Financial readiness is equally important. Companies should assess their valuation, cash flow and debt to ensure they are attractive to buyers, or capable of supporting a transition. Tax implications also play a major role, as poor planning can result in unnecessary tax burdens during a sale or transfer.
Finally, contingency planning should not be overlooked. Unexpected events such as disability or death of a key owner can significantly impact operations, so having insurance and legal safeguards in place is essential.
What are some new developments in tax laws or regulations that businesses should know about?
One key area is the treatment of pass-through income. Many small businesses structured as LLCs or S corporations benefit from the Qualified Business Income (QBI) deduction, but eligibility and thresholds can change, making proactive planning important.
Depreciation rules are another major consideration.
Bonus depreciation has been phasing down after previously allowing 100% expensing of certain assets.

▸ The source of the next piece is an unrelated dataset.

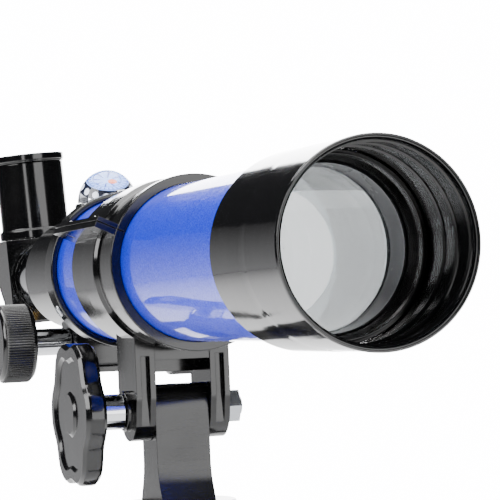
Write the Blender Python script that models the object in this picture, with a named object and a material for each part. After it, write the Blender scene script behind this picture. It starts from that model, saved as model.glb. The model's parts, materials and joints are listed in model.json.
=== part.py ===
"""Small refractor telescope on a tabletop tripod, built piece by piece.

Frame: X across the telescope, Y back towards the eyepiece, Z up, metres. The origin is on the floor, midway
along the telescope. Pieces on the optical axis hang from an empty whose local Z runs back along the tube, local
X across it and local Y down.
"""

from math import acos, cos, pi, radians, sin, sqrt, tan

import bmesh
import bpy
from mathutils import Vector

# Fits
GAP = 0.0003            # between pieces that touch
SPLIT_GAP = 0.0004      # between the two halves of the ring clamp
INSET = 0.0002          # how far a joined piece ends inside the face it meets
ROUND_LARGE = 36        # sides of a large turned piece
ROUND_MEDIUM = 24
ROUND_SMALL = 20
ROUND_LEG = 16

# Main tube and dew shield
TUBE_RADIUS = 0.0315
TUBE_WALL = 0.0012
TUBE_VISIBLE_REAR = 0.304       # where the focuser housing begins, from the front rim of the dew shield
SHIELD_WALL = 0.002
SHIELD_LENGTH = 0.070
SHIELD_STANDOFF = 0.0015        # air between the tube and the dew shield
SHIELD_TRAVEL = 0.030

# Objective
CELL_FRONT = 0.039
CELL_REAR = 0.068
CELL_LIP_AT = 0.051             # rear face of the lip that the mouth narrows to
CELL_LIP_WIDTH = 0.001          # lip inside the edge of the lenses
CELL_MOUTH_WALL = 0.0018
TUBE_FRONT = 0.0616
LENS_EDGE = 0.0032
LENS_SAG = 0.0013
LENS_CLEAR_RIM = 0.0014         # width of glass under the retaining ring
LENS_FRONT = 0.0633             # front edge of the first lens
FLINT_THICKNESS = 0.0042
SEAT_THICKNESS = 0.001          # bead in the tube behind the lenses
SEAT_WIDTH = 0.002
BAFFLE_AT = 0.150
BAFFLE_HOLE = 0.024

# Focuser
HOUSING_RIM_THICKNESS = 0.0025
HOUSING_RIM_LENGTH = 0.0125
HOUSING_SHOULDER_RADIUS = 0.0300
HOUSING_WALL = 0.0025
HOUSING_CONE_LENGTH = 0.014
HOUSING_RADIUS = 0.026
HOUSING_REAR = 0.398
DRAWTUBE_RADIUS = 0.018
DRAWTUBE_WALL = 0.0018
DRAWTUBE_FRONT = 0.322
DRAWTUBE_REAR = 0.441
GEAR_MODULE = 0.001
PINION_TEETH = 13
PINION_WIDTH = 0.009
TOOTH_SHARE = 0.40              # tooth thickness as a share of the pitch
TOOTH_ADDENDUM = 0.9            # in modules
TOOTH_DEDENDUM = 1.25
RACK_BODY = 0.005
RACK_TEETH = 23
FOCUS_AXLE_AT = 0.360
FOCUS_AXLE_RADIUS = 0.004
FOCUS_SLEEVE_RADIUS = 0.0062
FOCUS_KNOB_INNER = 0.032
FOCUS_KNOB_RADIUS = 0.018
FOCUS_KNOB_WIDTH = 0.016
KNOB_FACE_THICKNESS = 0.003
BLOCK_HALF_WIDTH = 0.0135
BLOCK_LENGTH = 0.028
BLOCK_FLOOR = 0.012             # block below the axle
COVER_THICKNESS = 0.0025
CHANNEL_WALL = 0.0022
HOUSING_SCREWS = 3
HOUSING_SCREW_ANGLE = 29.5      # of the first one, below the horizontal on the near side, degrees
SCREW_HEAD_RADIUS = 0.0027
SCREW_SHANK_RADIUS = 0.0015

# Compass
COMPASS_AT = 0.332
COMPASS_RADIUS = 0.0135
COMPASS_BASE_RADIUS = 0.0148
COMPASS_BASE_TOP = 0.031        # above the optical axis
DOME_HEIGHT = 0.0148
DOME_WALL = 0.0012
CARD_RADIUS = 0.0072
CARD_SKIRT_RADIUS = 0.0090
CARD_SKIRT_HEIGHT = 0.0042
CARD_THICKNESS = 0.0012
CARD_TILT = 24.0                # degrees, face turned towards the front
CARD_FACE_HEIGHT = 0.0076       # above the base

# Star diagonal and eyepiece
EYEPIECE_AT = 0.470
DIAGONAL_LEAN = 3.8             # degrees, top towards the near side
DIAGONAL_HALF_WIDTH = 0.0205
DIAGONAL_HALF_HEIGHT = 0.0205
DIAGONAL_WALL = 0.0025
BARREL_RADIUS = 0.015875        # push-fit barrels
HOLDER_WALL = 0.0008
HOLDER_RADIUS = 0.017
HOLDER_FOOT_RADIUS = 0.0183
HOLDER_FOOT_HEIGHT = 0.0042
HOLDER_TOP = 0.0588             # above the optical axis
EYEPIECE_FLANGE_RADIUS = 0.0178
EYEPIECE_FLANGE_HEIGHT = 0.0042
EYEPIECE_DEPTH = 0.025
EYEPIECE_BORE = 0.013
EYE_LENS_RADIUS = 0.0078
THUMB_HEAD_RADIUS = 0.0045
THUMB_HEAD_LENGTH = 0.0070
THUMB_NECK = 0.0025

# Ring clamp and fork
RING_FRONT = 0.198
RING_LENGTH = 0.070
RING_WALL = 0.0022
RING_LIP_WALL = 0.0037
RING_LIP_LENGTH = 0.0045
RIB_START = 0.027               # from the ring's front
RIB_LENGTH = 0.020
SPLIT_ANGLE = 23.7              # of the split plane above the horizontal on the near side, degrees
EAR_LENGTH = 0.0127             # ear's tip from the tube
LOWER_EAR_THICKNESS = 0.0024
UPPER_EAR_THICKNESS = 0.0018
CLAMP_SCREW_INSET = 0.0045      # from the ear's tip
CLAMP_SCREW_RADIUS = 0.0016
CLAMP_HEAD_RADIUS = 0.0030
CLAMP_HEAD_HEIGHT = 0.0016
KNUCKLE_RADIUS = 0.0030
HINGE_PIN_RADIUS = 0.0013
HINGE_SHARE = 0.3               # of the ring's length, for each of the lower ring's knuckles
FORK_CENTRE = 0.238
FORK_DEPTH = 0.028
FORK_OUTER = 0.020
LEG_WIDTH = 0.0083              # fork arm, across
GROOVE_WIDTH = 0.0036
GROOVE_DEPTH = 0.003
WEB_THICKNESS = 0.0026
WEB_BELOW_TUBE = 0.0073         # underside of the web below the tube
REAR_WEB_THICKNESS = 0.003
REAR_WEB_DROP = 0.0055
TUBE_TO_BOLT = 0.0280           # altitude bolt's axis below the tube
ARM_END_RADIUS = 0.0125
BOSS_RADIUS = 0.0083
BOSS_HEIGHT = 0.0025
BOLT_RADIUS = 0.004
BOLT_CLEARANCE = 0.0003
HUB_RADIUS = 0.0073
KNOB_INNER = 0.0367
KNOB_THICKNESS = 0.0086
KNOB_RADIUS = 0.031
KNOB_LOBES = 6
KNOB_DIP = 0.0035
NUT_RADIUS = 0.0075
NUT_HEIGHT = 0.0065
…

This change affects capital investment strategies, as businesses may no longer receive the same immediate tax benefits.
State-level taxation is also becoming more complex, especially with varying rules on remote work. Businesses operating across state lines need to monitor where they may have tax obligations.
Additionally, regulatory focus on transparency and reporting — such as beneficial ownership reporting requirements — has increased compliance expectations.
Businesses should ensure they meet new filing requirements to avoid penalties.
How can businesses balance tax efficiency with operational flexibility?
While minimizing taxes is important, overly aggressive tax strategies can limit flexibility or increase risk.
For example, electing S corporation status may reduce self-employment taxes, but it comes with stricter rules on ownership and profit distribution.
Similarly, choosing a C corporation structure might allow for reinvesting profits at a lower corporate tax rate, but could create challenges when distributing earnings due to double taxation.
The key is to align tax strategy with business goals.
A company focused on rapid growth and outside investment may prioritize structure and scalability over short-term tax savings. Conversely, a lifestyle business may benefit more from pass-through taxation and simplicity.
Ultimately, the best approach is proactive planning with advisors who can adjust strategies as laws and business needs evolve.